Use When	Don't Use When	Use Instead
Checking if two nodes share a connected component	You need the actual path between nodes	BFS/DFS traversal
Building MST with Kruskal's algorithm	Graph is dense (E close to V²)	Prim's algorithm
Detecting cycles in undirected graphs	Detecting cycles in directed graphs	DFS with back-edge detection
Grouping equivalent items (accounts merge, synonyms)	You need to split groups or undo unions	Link-Cut Trees / rollback DSU
Online connectivity (edges added incrementally)	All edges known upfront + need full traversal	BFS/DFS (simpler)

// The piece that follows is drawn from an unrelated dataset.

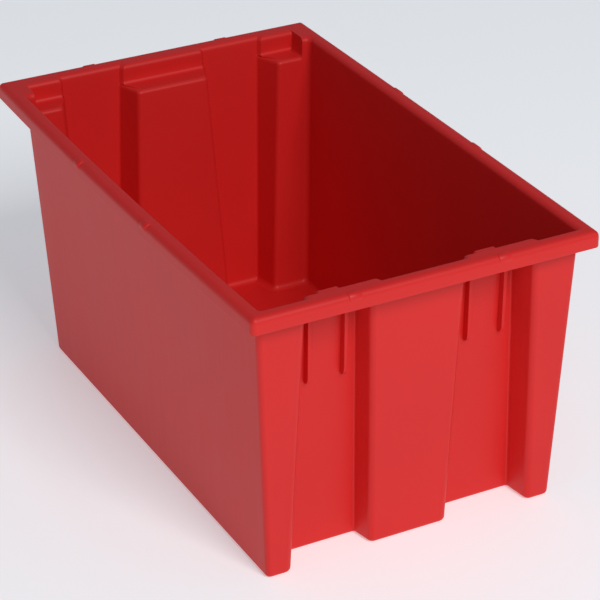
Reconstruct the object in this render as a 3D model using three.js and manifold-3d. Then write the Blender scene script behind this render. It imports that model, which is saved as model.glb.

Percolation simulation / grid connectivity	You need weighted shortest path	Dijkstra / Bellman-Ford
Very large graphs (10⁶+ nodes)	Graph fits in memory and BFS/DFS suffices	BFS/DFS (simpler to code)

Important Caveats

The inverse Ackermann function α(n) is effectively constant (≤ 4) for any practical input, but this is an amortized bound -- individual operations can still take O(log n) worst case.
Path compression is not thread-safe. For concurrent applications, use atomic CAS or lock the find/union operations.
Union-Find with path compression is not suitable for persistent/functional data structures. For immutable settings, use weighted union without path compression (O(log n) per op).
Python's default recursion limit (1000) causes RecursionError for large inputs with recursive find. Use sys.setrecursionlimit() or iterative find.